ACS Patrol Captain Aaron Sias also sent out a Coyote Advisory to Highlands residents acknowledging the attack and added another incident.
“We have also received a report of another client’s nanny not wanting to exit her vehicle due to a lone coyote remaining around the vehicle for an extended period, despite the nanny making noise and trying to scare it away.
“Relocating problem coyotes is not an option as it would only serve to move a problem to another neighborhood, which is not a solution,” Sias said. “Limiting access to human and pet food, or other attractants can prevent this type of change in behavior from becoming an issue in the first place.”
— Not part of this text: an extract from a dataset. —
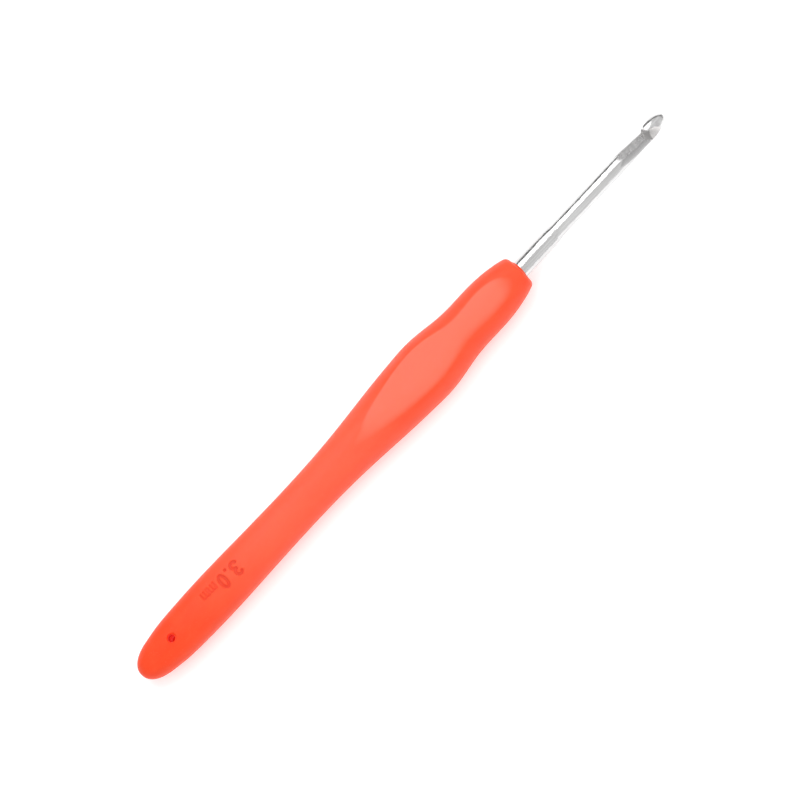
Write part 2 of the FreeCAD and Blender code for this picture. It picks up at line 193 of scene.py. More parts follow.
def settle_on(field, points, rounds=2, reach=0.02):
    """Move points onto the field's zero surface, down its gradient, by at most reach in each round."""
    step = 0.004
    for _ in range(rounds):
        here = field(*points.T)
        slope = np.empty_like(points)
        for axis in range(3):
            ahead = points.copy()
            behind = points.copy()
            ahead[:, axis] += step
            behind[:, axis] -= step
            slope[:, axis] = (field(*ahead.T) - field(*behind.T)) / (2 * step)
        steep = np.maximum((slope ** 2).sum(1), 0.05)
        move = -slope * (here / steep)[:, None]
        length = np.maximum(np.linalg.norm(move, axis=1), 1e-9)
        points = points + move * np.minimum(1, reach / length)[:, None]
    return points


def even_out(points, quads, share=0.5):
    """Move each point part of the way to the middle of its neighbours."""
    total = np.zeros_like(points)
    count = np.zeros(len(points))
    for a, b in ((0, 1), (1, 2), (2, 3), (3, 0)):
        for start, end in ((quads[:, a], quads[:, b]), (quads[:, b], quads[:, a])):
            np.add.at(total, start, points[end])
            np.add.at(count, start, 1)
    middle = total / np.maximum(count, 1)[:, None]
    return points + share * (middle - points)


# ------------------------------------------------------------------ aluminium shaft

# Turned shaft: thick stock, shoulder, working part and slow swell up to the ramp.
STOCK_RADIUS = 1.75
WORKING_RADIUS = 1.5
SHOULDER_START = 7.8
SHOULDER_END = 10.4
SWELL_START = 14.5
RAMP_START = 26.8
RAMP_RADIUS = 1.56

# Neck between the ramp's start and the throat: slimmer than the shaft, and lifted towards the mouth.
THROAT_AT = 34.2
THROAT_HEIGHT = 0.12
NECK_END = THROAT_AT + 1
NECK_LIFT = 0.13
NECK_LESS_WIDTH = 0.06
NECK_LESS_HEIGHT = 0.34

# Egg-shaped head.
HEAD_HALF_LENGTH = 4.0
HEAD_HALF_HEIGHT = 1.75
HEAD_HALF_WIDTH = 1.68
HEAD_OFFSET = 0.55
HEAD_AT = EXPOSED_LENGTH - HEAD_HALF_LENGTH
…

The advisory included the following safety tips:
- Always keep trash, recycling, and compost in wildlife-resistant containers.
- Do not feed pets outdoors or remove food at night. Bring pets inside at night.
- Remove human or pet food and strongly scented items from yard.
- Clean garbage and recycling bins with bleach or ammonia.
- Remove attractants such as fallen fruit. Keep bird feeders clean and maintained.
- When you are walking your dog in areas known to have coyotes, carry a loud whistle of even an umbrella that one can open and close rapidly to scare them away.
Coyotes weigh between 18 and 40 pounds, and can run at speeds of 25 mph and sprint up to 40 mph. They have been known to scale fences upwards of six feet in height.
Residents are also reminded that coyotes eat rodents, small mammalian predators and sometimes they may eat rattlesnakes and scorpions. They are considered opportunistic and may go after small dogs and cats. Coyote scat is beneficial because it distributes seeds of plants, such as the saguaro cactus, which is endangered.
The City of Los Angeles gives the following suggestion if one is approached by a coyote. “Wave your arms. Shout in a low, loud tone. Throw objects at the coyote while maintaining eye contact. Make yourself look as big as possible. If you are wearing a jacket, take it off & swing around over your head. If possible, go towards active or populated areas but do not turn your back and run, because that could trigger a chase.”